Let’s consider a very simple example of consisting of tabular data with one column (based on an real example). There is a list of numbers. Obviously the list of numbers meant something to the researchers, and they may have even published from it. However, for anyone else, it is meaningless and useless. It also doesn’t inspire a great amount of trust in the resulting publication. Obviously, were missing a column header, so lets say its temp. Great! At least we didn’t use “x”. We now know its temperature… or do we? It could be “temporary”, probably not, but it could be something about temporary storage on a computer system. Its good to be concise, but favor full words when in doubt.
- Be expressive but concise.
- Favor complete words over abbreviations or acronyms.
- Name carefully, it can be hard to switch names later.
We rename or header to temperature and it’s much better. It can be improved, though. Is this parameter measured in Fahrenheit, Celsius or Kelvin? One solution, and not a bad one, is to create a data dictionary. A data dictionary is a separate document where you document additional information about your the columns in a table. They are a best practice, but suffer from one BIG problem – rot. This happens when you change a variable name, or something about it, but fail to update your data dictionary.

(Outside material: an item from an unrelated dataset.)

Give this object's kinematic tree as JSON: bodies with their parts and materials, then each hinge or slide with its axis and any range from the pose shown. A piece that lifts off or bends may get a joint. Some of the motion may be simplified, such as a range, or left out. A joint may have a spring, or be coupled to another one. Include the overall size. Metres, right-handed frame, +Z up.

This is a ubiquitous problem for all metadata and documentation. For this reason, I like to keep some information right into my data or code. I would prefer temperature_celsius in this case. Now the critical information is embedded directly in the data. An outside user is spared the trouble of looking things up in the data dictionary. I prefer to use the data dictionary for more difficult and usually less immediately critical information, such as the instrument used to measure the temperature.

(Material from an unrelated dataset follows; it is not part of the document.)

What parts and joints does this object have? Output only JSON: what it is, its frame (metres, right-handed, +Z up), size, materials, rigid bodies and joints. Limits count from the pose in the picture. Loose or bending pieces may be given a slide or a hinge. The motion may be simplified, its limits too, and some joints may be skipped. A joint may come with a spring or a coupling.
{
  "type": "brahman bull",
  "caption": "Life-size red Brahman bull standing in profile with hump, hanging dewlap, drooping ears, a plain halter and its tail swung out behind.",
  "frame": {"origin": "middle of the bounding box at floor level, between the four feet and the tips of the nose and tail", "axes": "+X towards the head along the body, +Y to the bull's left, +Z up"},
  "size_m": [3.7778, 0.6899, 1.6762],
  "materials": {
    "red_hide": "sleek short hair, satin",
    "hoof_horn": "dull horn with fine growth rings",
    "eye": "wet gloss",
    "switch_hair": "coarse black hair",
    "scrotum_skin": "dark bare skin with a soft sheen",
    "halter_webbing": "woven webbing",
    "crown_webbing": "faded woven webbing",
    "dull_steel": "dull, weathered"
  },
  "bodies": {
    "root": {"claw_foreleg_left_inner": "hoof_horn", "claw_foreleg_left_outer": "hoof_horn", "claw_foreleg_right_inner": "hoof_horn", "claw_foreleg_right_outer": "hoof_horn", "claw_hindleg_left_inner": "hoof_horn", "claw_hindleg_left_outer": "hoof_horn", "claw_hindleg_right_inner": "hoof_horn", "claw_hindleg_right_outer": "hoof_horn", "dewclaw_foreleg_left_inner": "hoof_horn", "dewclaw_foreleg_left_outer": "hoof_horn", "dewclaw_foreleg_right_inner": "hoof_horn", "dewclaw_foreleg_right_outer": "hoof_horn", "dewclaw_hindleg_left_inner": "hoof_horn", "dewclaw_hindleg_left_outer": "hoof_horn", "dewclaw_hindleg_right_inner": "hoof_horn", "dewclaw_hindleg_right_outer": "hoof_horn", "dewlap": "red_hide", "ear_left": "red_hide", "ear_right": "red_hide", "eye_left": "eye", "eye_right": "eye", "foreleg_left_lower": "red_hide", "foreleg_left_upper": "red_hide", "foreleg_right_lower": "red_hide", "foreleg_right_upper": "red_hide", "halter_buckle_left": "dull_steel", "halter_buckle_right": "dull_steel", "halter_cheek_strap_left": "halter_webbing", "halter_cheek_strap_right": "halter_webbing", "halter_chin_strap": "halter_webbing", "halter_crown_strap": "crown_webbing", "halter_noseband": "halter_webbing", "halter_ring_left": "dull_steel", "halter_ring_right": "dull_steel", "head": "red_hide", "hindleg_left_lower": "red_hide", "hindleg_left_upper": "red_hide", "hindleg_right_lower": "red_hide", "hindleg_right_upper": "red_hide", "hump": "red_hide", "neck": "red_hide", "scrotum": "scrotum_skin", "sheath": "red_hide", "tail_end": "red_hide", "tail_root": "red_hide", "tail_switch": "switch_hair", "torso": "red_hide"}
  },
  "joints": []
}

- Create a data dictionary.
- Beware of rot. Keep critical information close to the data.
- Document as you go. Include time to update documentation as needed.
Naming is just as important in every other part of your project as well. If you are writing analysis code, you should follow the same basic principles when naming variables in your code. If you are tempted to use x or i, just don’t. Its common practice to use these variables in a loops, but I prefer index generically, or if I am looping over a collection of items, say squids I would prefer the index to just be squid. Its an art, read your code (or data) and do what seems the most informative. When naming functions or methods, describe what the function does, and don’t be afraid to use enough words. For instance, if you need a special function to compute the mean temperature on mars call it compute_mars_mean_temperature or mars_mean_temperature.
One final consideration is consistency. Software developers can get very nit picky, often for good reason. For instance, within programming languages, there are usually best practices for when to use singular or plural. I suggest using plural and singular consistently. Avoid spaces – they will work well, until they don’t; then you’re stuck with renaming things. Instead of spaces, use the snake_case, or CamelCase. It often doesn’t matter what you choose, but by being consistent, you make things much more readable and organized. Before you start a project, get together with anyone who will be involved with the data and write down your style guide. Decide if you will use snake_case or CamelCase, and where they should be used. Try to make as many decisions as you can before you do anything. Include your style guide in your README file and keep that README file in the top level of your project directory. Anytime you modify or add to your rules, make a note in your README. The README is also a great place for general information about your project, an abstract, how to cite your data, how to rerun your analyses etc.
- Be consistent.
- Make a README file.
Following these practices, you should be able to create a decent data file or analysis script. In my mind I always try to make things read like English as much as possible (assuming English is your language of choice). I have found that taking some time thinking about my names saves me time in the long run. Also, in collaborative situations. time spent planning this is with your collaborators is time not spent in the future trying to figure out what you as a group did three years ago at the beginning of the project.
So far, I’ve discussed how to name single things. However, rarely will a project consist of a single file. Its not unusual for a even a modest project to generate 100,000+ files. In part 2 I’ll describe how we can expand these principles to allow us to make even very large projects transparent and understandable.
If You’re Curious
One book that really inspired me is Clean Code (Martin, 2008). Although written for programmers, with most examples in Java, the foundational concepts, especially in the first few chapters apply to a wide variety of situations.
Martin, Robert C., and Michael C. Feathers. Clean Code: A Handbook of Agile Software Craftsmanship. Upper Saddle River, N.J: Prentice Hall, 2009.
Michener, W.K., Brunt, J.W., Helly, J.J., Kirchner, T.B. and Stafford, S.G. 1997. “Nongeospatial Metadata for the Ecological Sciences,” Ecological Applications 7: 330-342.